• _Set task_: Quote the lines exactly, starting with the line that contains "in imported if" and ending with the line that contains "CROWN_RISE = 0.080", and leave out all other lines.

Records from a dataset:
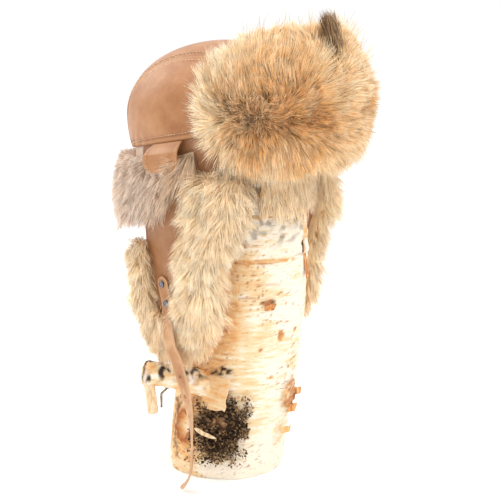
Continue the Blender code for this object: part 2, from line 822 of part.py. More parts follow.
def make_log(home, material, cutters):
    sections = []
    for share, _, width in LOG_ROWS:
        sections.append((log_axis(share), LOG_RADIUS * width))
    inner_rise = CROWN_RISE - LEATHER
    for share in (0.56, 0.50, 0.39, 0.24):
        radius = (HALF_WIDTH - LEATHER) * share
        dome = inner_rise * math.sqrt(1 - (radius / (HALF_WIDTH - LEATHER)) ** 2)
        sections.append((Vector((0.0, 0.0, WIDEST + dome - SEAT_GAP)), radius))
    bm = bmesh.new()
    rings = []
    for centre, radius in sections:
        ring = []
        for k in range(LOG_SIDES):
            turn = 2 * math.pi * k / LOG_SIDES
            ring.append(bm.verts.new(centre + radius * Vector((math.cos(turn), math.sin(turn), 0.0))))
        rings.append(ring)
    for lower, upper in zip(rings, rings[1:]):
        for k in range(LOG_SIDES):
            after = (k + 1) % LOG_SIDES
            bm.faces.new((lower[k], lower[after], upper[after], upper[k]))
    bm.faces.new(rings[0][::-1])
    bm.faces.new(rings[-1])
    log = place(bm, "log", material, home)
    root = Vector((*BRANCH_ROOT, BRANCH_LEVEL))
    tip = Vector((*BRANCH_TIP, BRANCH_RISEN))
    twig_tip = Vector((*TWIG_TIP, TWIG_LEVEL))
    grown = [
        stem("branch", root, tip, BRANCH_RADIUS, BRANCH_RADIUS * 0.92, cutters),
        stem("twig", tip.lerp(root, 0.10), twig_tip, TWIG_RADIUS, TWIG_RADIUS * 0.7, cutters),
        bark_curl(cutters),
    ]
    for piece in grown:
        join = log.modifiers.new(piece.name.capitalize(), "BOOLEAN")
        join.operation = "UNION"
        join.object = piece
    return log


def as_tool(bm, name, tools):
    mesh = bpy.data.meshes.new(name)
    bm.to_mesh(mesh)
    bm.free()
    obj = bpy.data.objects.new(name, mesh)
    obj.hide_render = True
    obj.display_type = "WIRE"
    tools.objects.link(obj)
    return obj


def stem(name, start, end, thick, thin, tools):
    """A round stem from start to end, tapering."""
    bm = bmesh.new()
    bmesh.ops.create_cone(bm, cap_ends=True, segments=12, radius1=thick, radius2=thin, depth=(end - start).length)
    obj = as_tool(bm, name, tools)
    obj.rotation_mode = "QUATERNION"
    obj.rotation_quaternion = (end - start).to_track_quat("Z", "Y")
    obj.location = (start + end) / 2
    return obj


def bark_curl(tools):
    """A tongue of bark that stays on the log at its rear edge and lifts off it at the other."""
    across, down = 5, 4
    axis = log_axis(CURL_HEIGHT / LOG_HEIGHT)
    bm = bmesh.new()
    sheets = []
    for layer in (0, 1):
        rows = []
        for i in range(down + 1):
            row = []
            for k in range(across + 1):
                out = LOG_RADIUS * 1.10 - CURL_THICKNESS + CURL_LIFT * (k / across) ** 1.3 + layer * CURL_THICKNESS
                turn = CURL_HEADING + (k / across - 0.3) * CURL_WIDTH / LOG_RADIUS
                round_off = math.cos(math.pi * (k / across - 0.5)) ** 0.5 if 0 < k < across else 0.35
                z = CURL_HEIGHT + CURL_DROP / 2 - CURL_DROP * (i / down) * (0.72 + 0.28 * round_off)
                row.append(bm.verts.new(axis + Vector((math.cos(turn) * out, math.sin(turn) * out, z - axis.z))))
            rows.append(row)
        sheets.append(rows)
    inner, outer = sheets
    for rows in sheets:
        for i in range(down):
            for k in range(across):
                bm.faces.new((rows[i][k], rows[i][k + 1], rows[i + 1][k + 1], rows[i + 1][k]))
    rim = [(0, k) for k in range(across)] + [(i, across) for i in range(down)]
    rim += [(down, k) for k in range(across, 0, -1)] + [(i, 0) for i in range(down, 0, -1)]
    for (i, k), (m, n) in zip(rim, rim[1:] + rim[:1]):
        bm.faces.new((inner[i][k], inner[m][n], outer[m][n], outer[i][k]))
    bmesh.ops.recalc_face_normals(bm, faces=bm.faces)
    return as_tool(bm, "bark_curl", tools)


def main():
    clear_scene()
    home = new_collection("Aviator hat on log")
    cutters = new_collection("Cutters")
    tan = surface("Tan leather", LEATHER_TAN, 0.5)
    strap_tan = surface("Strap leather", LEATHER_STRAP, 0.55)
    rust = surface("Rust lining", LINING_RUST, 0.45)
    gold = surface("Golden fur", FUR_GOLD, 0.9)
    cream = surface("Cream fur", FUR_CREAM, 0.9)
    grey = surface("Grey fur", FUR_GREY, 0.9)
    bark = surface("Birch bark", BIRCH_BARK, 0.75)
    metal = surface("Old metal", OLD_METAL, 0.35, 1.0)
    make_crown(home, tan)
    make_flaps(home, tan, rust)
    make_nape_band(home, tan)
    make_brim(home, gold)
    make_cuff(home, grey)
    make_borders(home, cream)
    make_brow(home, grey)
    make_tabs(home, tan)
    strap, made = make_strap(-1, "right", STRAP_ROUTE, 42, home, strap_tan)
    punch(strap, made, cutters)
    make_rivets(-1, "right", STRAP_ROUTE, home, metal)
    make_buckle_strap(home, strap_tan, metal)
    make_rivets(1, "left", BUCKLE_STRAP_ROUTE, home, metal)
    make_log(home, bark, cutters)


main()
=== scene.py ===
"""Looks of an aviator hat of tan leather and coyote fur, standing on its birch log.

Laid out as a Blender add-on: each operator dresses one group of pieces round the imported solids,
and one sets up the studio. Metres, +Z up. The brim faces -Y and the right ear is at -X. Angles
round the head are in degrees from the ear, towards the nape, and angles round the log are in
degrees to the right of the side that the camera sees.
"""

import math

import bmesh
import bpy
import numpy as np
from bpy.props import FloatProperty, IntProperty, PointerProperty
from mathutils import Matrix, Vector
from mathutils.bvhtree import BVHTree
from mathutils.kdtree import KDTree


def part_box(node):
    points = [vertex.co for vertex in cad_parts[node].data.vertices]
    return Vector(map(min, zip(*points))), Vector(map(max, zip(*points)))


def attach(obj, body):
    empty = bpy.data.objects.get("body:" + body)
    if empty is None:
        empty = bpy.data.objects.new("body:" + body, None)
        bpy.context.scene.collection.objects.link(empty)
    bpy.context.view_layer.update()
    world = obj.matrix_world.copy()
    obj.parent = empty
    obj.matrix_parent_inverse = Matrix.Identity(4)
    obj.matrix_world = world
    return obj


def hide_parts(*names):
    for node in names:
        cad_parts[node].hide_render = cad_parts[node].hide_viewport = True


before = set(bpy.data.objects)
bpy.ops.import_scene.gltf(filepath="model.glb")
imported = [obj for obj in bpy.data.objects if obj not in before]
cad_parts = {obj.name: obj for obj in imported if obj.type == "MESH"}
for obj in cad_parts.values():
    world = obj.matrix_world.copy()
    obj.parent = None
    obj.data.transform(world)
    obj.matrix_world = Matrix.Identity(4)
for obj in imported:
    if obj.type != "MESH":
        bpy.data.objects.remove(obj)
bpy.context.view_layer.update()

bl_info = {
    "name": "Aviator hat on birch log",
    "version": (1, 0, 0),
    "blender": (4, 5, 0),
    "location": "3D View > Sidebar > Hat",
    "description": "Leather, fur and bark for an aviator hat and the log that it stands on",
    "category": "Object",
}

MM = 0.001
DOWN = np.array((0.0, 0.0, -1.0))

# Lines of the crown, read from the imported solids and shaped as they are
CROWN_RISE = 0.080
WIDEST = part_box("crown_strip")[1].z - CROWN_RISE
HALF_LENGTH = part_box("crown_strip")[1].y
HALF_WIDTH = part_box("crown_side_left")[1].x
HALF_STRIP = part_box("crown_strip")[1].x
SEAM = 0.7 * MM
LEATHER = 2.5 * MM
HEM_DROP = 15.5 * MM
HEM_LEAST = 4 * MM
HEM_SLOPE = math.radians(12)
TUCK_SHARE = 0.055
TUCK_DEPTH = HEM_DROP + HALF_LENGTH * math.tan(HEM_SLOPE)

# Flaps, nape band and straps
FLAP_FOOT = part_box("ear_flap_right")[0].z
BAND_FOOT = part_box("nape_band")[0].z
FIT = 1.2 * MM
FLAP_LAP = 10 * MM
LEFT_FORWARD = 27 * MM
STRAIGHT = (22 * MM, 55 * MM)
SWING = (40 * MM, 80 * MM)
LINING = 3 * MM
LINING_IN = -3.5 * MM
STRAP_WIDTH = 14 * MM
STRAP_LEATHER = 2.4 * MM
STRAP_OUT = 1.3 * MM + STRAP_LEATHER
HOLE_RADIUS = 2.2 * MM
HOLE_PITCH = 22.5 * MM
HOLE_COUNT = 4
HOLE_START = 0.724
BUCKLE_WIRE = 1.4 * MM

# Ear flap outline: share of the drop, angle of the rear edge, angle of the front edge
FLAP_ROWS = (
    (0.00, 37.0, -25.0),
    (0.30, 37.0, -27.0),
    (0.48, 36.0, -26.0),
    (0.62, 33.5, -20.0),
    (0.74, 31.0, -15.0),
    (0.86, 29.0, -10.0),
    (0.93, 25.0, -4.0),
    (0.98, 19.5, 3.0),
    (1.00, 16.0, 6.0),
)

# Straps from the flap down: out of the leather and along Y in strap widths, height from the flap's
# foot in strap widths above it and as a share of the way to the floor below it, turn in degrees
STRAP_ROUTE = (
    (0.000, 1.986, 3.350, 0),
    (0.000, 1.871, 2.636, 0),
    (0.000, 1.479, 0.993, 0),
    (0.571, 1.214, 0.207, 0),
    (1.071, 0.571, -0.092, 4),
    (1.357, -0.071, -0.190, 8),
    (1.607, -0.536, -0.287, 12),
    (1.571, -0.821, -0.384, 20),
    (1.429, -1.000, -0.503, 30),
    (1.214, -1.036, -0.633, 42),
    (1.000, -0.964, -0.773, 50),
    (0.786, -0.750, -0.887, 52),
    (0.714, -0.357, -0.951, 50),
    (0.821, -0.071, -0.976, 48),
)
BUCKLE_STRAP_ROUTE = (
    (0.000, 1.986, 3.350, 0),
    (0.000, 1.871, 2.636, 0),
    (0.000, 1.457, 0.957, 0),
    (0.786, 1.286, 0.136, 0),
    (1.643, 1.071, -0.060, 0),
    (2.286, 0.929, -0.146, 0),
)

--

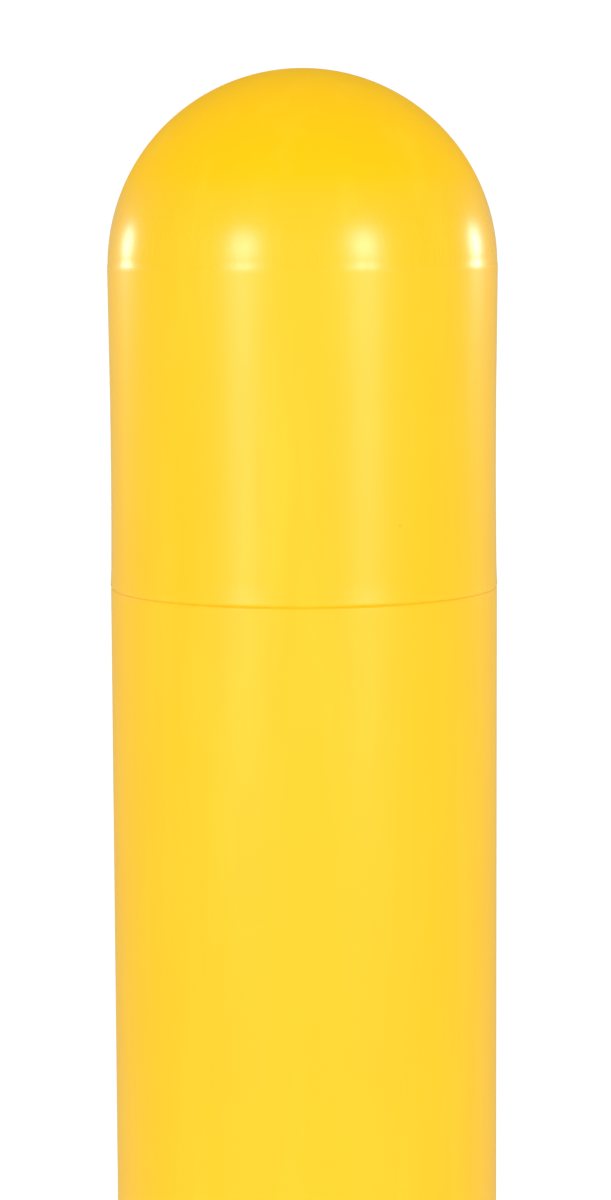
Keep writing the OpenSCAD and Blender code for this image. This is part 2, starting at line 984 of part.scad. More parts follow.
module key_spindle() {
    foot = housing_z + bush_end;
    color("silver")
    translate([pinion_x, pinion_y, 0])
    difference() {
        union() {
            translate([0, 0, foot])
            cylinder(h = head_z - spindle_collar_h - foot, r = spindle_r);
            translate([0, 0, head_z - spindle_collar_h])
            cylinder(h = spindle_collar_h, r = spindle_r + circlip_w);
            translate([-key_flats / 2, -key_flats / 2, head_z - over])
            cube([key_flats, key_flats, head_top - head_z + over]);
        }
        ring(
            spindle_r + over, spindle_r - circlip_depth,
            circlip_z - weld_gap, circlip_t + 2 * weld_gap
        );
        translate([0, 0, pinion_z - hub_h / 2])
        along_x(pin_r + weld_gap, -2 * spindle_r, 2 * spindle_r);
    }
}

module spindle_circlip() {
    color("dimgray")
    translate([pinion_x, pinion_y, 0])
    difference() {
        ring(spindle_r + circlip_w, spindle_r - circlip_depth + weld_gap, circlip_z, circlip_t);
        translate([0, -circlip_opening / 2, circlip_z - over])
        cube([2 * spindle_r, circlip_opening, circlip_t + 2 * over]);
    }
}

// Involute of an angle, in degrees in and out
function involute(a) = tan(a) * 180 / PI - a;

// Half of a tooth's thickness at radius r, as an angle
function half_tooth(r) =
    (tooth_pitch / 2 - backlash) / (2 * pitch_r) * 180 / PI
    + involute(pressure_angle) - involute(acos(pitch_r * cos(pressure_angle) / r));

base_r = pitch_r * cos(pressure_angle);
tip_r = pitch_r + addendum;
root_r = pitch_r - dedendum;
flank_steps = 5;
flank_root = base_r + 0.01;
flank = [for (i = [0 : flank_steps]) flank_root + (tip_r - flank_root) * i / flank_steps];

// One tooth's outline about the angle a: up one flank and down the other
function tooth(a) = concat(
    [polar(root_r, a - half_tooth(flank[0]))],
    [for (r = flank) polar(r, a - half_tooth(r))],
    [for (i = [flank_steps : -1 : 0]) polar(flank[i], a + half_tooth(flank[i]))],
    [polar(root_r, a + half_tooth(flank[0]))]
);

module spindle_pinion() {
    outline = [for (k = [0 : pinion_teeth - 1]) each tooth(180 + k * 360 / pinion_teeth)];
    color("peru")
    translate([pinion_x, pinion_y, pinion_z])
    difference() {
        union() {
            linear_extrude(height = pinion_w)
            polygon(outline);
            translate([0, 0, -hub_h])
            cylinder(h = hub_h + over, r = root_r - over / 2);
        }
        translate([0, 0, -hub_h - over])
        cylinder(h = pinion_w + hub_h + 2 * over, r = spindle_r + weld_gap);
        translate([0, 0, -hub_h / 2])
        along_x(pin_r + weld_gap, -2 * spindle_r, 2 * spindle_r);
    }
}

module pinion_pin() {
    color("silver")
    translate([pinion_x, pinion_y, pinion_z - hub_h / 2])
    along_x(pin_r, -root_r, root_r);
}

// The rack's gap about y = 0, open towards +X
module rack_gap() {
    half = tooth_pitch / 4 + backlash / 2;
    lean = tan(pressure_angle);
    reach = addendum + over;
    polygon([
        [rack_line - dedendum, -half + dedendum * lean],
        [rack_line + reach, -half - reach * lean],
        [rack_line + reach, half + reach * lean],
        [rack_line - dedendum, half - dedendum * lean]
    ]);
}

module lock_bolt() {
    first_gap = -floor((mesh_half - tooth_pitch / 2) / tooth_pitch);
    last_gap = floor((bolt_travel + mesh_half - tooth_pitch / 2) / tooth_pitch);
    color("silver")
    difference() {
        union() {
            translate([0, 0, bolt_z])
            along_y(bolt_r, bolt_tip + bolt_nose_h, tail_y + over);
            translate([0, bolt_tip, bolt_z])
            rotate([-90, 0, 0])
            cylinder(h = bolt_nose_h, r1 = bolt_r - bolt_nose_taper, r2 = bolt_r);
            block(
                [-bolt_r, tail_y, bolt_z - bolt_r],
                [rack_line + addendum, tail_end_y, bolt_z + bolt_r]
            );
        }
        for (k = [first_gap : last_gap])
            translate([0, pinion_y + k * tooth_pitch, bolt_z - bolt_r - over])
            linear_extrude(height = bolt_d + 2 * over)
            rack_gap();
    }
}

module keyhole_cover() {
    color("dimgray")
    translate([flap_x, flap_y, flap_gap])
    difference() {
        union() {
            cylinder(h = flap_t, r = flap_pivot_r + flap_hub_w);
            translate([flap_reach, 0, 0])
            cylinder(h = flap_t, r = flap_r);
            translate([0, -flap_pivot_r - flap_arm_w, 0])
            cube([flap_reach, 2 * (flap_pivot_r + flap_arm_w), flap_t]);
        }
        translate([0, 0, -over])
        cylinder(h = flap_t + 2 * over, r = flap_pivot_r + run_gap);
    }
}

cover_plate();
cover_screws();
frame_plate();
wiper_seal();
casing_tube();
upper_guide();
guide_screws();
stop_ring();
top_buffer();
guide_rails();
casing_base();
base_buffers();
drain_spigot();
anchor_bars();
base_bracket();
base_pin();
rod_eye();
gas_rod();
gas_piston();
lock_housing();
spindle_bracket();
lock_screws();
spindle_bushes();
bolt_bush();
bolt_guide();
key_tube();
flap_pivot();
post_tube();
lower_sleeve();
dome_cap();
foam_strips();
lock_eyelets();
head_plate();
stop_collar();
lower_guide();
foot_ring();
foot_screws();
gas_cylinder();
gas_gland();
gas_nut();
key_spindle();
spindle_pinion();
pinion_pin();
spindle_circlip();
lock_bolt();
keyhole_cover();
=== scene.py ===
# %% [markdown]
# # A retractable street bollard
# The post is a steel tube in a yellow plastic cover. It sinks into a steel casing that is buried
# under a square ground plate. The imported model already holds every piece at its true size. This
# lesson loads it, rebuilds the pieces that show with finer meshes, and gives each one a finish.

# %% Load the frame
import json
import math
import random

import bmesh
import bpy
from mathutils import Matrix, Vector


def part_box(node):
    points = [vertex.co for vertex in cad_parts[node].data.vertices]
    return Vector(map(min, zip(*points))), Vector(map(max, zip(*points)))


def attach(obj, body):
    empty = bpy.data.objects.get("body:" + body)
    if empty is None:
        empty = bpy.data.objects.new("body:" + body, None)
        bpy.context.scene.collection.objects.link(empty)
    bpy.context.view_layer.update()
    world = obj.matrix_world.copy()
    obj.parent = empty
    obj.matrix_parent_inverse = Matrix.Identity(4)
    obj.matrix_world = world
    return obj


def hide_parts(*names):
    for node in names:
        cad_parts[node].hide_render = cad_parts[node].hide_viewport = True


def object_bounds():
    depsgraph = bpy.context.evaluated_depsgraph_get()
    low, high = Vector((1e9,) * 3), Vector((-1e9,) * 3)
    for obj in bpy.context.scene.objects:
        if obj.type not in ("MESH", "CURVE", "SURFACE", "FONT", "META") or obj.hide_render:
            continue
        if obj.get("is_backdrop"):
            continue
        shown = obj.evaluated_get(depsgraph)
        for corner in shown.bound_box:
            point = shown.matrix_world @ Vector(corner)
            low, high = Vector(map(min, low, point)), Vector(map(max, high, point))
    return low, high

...

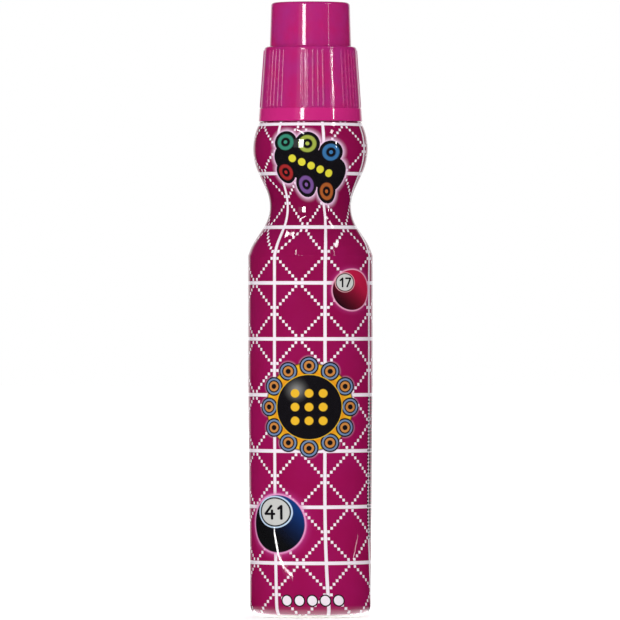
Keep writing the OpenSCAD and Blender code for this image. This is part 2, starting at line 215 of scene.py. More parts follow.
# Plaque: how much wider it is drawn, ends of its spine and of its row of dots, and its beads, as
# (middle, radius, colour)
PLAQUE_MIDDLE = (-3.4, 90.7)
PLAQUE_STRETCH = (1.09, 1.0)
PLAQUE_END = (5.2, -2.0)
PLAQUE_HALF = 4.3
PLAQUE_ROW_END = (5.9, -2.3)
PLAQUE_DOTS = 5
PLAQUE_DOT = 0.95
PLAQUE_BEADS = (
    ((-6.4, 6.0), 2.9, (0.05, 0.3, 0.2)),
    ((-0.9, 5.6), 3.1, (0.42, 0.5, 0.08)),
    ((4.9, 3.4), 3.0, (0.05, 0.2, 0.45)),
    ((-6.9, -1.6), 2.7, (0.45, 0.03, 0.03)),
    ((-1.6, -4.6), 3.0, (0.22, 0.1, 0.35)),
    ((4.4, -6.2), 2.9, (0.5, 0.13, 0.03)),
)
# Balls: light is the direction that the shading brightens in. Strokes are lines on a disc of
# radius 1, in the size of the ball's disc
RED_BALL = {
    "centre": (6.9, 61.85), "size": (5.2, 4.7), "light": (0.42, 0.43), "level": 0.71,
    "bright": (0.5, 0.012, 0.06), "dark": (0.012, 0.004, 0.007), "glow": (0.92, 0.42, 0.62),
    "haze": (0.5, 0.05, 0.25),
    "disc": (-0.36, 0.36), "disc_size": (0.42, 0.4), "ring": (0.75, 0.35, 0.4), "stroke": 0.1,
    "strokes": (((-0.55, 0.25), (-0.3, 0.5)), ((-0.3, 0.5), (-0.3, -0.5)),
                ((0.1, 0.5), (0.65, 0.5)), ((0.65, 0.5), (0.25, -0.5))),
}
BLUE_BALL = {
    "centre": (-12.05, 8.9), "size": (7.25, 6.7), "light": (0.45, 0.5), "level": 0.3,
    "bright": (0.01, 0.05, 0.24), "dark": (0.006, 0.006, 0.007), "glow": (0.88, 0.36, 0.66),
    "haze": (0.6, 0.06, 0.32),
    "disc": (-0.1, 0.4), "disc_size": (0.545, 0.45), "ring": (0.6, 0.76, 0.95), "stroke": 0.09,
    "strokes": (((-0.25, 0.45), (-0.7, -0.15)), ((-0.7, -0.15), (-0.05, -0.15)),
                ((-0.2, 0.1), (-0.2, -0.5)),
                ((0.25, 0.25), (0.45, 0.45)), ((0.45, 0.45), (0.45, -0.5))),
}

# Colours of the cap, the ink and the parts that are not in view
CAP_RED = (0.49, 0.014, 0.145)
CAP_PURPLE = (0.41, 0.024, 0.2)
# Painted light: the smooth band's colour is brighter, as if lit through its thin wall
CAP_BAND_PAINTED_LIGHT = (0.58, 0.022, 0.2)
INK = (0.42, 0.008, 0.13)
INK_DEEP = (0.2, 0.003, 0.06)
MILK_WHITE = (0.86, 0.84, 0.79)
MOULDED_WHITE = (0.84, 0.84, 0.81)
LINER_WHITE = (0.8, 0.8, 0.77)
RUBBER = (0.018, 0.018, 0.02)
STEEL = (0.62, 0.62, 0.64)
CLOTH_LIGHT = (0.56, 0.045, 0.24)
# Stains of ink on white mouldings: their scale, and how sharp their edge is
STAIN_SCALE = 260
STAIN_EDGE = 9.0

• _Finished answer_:
cad_parts = {obj.name: obj for obj in imported if obj.type == "MESH"}
for obj in cad_parts.values():
    world = obj.matrix_world.copy()
    obj.parent = None
    obj.data.transform(world)
    obj.matrix_world = Matrix.Identity(4)
for obj in imported:
    if obj.type != "MESH":
        bpy.data.objects.remove(obj)
bpy.context.view_layer.update()

bl_info = {
    "name": "Aviator hat on birch log",
    "version": (1, 0, 0),
    "blender": (4, 5, 0),
    "location": "3D View > Sidebar > Hat",
    "description": "Leather, fur and bark for an aviator hat and the log that it stands on",
    "category": "Object",
}

MM = 0.001
DOWN = np.array((0.0, 0.0, -1.0))

# Lines of the crown, read from the imported solids and shaped as they are
CROWN_RISE = 0.080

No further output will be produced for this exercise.